:: Dataset section

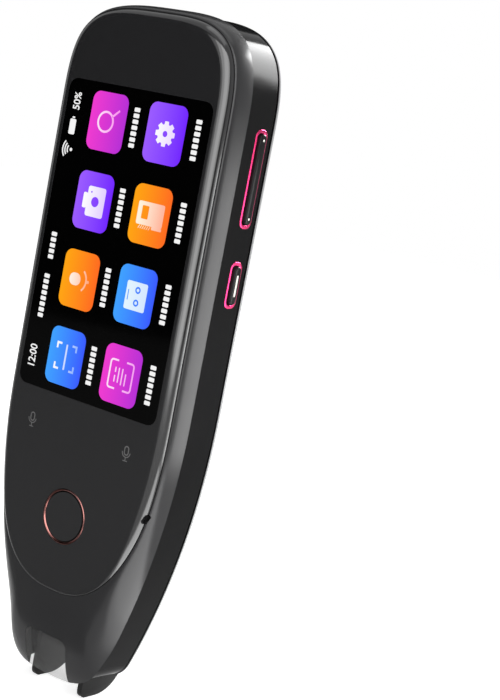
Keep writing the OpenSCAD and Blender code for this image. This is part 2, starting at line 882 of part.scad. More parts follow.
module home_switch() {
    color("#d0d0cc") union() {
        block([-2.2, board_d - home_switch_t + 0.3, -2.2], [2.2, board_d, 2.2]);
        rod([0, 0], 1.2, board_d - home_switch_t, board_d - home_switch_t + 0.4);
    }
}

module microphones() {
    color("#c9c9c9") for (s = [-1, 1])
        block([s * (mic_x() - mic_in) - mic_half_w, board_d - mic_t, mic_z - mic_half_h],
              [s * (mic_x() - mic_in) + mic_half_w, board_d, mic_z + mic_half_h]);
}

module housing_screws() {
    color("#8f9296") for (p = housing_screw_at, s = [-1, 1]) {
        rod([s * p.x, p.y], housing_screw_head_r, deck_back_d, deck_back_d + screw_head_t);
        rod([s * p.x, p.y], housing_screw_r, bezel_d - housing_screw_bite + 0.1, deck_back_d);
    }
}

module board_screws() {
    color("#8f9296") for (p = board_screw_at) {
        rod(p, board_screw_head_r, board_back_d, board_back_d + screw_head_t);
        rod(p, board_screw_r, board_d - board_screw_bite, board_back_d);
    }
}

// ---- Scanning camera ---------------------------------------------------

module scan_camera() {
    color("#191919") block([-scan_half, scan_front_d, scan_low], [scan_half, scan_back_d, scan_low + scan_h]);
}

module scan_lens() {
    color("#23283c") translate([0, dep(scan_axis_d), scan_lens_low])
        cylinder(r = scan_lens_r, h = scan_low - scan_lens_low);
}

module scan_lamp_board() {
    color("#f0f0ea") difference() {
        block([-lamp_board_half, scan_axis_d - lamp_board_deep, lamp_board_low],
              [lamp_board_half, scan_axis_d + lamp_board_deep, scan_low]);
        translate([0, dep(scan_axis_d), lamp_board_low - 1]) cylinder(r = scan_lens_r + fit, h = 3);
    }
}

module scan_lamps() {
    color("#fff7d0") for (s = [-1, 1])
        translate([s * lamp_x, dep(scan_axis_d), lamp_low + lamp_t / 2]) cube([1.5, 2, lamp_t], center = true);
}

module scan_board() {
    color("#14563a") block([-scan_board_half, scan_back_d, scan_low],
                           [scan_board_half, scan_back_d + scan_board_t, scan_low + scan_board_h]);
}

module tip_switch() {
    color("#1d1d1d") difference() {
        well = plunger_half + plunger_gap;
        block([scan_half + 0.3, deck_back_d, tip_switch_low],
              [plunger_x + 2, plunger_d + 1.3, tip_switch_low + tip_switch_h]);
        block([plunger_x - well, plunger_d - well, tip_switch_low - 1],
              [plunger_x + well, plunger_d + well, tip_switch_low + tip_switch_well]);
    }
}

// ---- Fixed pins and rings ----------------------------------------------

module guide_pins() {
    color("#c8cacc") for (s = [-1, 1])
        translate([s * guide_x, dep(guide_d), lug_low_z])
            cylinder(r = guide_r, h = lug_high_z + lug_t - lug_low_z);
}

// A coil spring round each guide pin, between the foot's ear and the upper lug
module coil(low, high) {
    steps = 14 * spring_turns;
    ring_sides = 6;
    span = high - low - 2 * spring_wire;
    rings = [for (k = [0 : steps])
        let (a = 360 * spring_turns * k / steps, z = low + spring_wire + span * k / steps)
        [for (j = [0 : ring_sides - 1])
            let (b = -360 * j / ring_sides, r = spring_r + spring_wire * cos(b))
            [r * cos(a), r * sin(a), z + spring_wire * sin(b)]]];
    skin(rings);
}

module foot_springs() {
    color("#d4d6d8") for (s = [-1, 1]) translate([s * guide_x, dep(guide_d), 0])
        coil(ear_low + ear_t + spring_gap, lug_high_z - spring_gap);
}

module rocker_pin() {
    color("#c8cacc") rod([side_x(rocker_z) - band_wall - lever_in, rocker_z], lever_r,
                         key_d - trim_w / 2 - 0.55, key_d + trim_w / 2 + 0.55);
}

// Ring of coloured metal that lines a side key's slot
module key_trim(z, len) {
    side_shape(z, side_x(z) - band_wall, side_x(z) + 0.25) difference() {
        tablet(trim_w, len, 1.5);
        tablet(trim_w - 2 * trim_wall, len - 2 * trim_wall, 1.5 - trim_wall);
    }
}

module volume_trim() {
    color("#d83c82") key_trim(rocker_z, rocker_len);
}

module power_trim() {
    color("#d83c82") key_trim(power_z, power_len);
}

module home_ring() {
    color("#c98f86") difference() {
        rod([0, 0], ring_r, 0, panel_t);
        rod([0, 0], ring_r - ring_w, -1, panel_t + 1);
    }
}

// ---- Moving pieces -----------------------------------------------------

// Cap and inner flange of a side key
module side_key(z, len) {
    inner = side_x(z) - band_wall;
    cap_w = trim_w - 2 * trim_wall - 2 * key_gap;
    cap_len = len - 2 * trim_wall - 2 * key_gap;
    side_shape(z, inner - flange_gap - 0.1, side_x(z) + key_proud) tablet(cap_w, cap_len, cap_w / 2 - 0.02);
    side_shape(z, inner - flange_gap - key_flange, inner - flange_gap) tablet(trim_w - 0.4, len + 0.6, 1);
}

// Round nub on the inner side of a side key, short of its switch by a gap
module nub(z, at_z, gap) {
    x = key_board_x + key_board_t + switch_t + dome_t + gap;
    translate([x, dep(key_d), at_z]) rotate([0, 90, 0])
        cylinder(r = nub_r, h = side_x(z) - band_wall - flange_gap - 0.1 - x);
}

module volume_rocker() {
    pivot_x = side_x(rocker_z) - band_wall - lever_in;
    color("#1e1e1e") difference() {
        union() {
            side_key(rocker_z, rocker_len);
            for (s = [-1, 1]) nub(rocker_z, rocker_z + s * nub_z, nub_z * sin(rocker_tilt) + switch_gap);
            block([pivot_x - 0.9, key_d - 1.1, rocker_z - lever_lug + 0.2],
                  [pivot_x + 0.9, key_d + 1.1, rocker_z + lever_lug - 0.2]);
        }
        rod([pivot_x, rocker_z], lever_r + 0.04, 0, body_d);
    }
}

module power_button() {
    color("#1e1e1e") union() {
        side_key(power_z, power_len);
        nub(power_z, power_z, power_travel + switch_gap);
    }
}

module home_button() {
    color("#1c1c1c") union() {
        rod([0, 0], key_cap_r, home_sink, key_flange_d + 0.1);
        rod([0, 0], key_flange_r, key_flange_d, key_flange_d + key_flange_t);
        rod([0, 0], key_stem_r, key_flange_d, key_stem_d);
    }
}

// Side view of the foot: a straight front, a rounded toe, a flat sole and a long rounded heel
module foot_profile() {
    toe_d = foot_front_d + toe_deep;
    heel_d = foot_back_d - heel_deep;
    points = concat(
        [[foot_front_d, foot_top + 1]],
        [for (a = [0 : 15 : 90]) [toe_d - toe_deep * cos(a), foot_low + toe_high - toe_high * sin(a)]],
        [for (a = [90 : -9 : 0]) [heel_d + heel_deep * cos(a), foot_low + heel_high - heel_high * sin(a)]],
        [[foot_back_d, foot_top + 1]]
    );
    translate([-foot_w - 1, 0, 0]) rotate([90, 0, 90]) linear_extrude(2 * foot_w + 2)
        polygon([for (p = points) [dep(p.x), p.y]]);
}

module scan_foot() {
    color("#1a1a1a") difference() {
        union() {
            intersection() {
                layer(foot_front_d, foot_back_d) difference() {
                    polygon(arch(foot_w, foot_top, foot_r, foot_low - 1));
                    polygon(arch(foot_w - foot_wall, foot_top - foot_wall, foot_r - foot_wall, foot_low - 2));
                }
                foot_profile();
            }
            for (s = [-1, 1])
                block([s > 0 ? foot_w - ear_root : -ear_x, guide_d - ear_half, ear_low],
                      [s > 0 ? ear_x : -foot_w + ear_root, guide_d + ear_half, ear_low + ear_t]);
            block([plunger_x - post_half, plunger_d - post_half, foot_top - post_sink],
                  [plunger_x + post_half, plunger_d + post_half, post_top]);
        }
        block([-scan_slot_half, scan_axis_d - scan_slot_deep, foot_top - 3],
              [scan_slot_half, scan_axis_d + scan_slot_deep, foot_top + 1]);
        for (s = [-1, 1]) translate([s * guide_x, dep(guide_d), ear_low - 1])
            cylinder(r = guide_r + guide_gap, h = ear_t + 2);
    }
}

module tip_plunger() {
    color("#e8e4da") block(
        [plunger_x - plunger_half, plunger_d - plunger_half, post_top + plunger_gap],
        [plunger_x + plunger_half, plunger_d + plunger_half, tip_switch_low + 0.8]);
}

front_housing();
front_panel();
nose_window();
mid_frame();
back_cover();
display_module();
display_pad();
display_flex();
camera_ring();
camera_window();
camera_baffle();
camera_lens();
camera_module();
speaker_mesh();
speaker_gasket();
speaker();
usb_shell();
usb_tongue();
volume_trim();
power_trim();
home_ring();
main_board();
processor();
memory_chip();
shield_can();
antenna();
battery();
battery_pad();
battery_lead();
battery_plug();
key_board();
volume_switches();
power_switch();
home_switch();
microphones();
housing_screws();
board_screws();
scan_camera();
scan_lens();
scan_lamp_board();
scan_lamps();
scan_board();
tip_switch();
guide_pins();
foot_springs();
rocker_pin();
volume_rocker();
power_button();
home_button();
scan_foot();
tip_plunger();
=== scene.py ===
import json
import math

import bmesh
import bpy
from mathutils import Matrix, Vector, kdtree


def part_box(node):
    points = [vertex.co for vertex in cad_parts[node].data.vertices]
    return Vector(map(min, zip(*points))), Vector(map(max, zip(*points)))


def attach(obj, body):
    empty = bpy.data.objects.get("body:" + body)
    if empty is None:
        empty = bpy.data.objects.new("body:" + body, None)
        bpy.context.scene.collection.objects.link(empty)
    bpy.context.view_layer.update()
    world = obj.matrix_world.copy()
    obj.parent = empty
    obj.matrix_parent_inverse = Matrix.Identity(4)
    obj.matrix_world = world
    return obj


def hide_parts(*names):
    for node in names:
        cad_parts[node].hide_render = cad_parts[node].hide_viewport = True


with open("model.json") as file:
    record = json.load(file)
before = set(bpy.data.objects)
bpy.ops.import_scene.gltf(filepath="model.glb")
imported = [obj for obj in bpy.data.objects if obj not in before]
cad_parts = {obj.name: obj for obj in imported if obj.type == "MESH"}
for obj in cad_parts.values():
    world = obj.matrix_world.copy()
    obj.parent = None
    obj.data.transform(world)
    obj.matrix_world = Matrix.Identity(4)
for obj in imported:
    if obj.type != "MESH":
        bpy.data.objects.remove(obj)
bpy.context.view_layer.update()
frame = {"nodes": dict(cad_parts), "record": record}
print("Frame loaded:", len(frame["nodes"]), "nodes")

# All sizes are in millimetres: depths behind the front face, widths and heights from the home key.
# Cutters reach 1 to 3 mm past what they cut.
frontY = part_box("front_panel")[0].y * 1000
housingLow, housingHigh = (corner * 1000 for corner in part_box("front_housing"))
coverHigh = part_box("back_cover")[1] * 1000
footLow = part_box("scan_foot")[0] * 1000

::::

Problem requirements. Everything from the line with "front_housing();" through the line with "before = set(bpy.data.objects)" is to be output exactly; leave out all other lines.

Solved problem.
front_housing();
front_panel();
nose_window();
mid_frame();
back_cover();
display_module();
display_pad();
display_flex();
camera_ring();
camera_window();
camera_baffle();
camera_lens();
camera_module();
speaker_mesh();
speaker_gasket();
speaker();
usb_shell();
usb_tongue();
volume_trim();
power_trim();
home_ring();
main_board();
processor();
memory_chip();
shield_can();
antenna();
battery();
battery_pad();
battery_lead();
battery_plug();
key_board();
volume_switches();
power_switch();
home_switch();
microphones();
housing_screws();
board_screws();
scan_camera();
scan_lens();
scan_lamp_board();
scan_lamps();
scan_board();
tip_switch();
guide_pins();
foot_springs();
rocker_pin();
volume_rocker();
power_button();
home_button();
scan_foot();
tip_plunger();
=== scene.py ===
import json
import math

import bmesh
import bpy
from mathutils import Matrix, Vector, kdtree


def part_box(node):
    points = [vertex.co for vertex in cad_parts[node].data.vertices]
    return Vector(map(min, zip(*points))), Vector(map(max, zip(*points)))


def attach(obj, body):
    empty = bpy.data.objects.get("body:" + body)
    if empty is None:
        empty = bpy.data.objects.new("body:" + body, None)
        bpy.context.scene.collection.objects.link(empty)
    bpy.context.view_layer.update()
    world = obj.matrix_world.copy()
    obj.parent = empty
    obj.matrix_parent_inverse = Matrix.Identity(4)
    obj.matrix_world = world
    return obj


def hide_parts(*names):
    for node in names:
        cad_parts[node].hide_render = cad_parts[node].hide_viewport = True


with open("model.json") as file:
    record = json.load(file)
before = set(bpy.data.objects)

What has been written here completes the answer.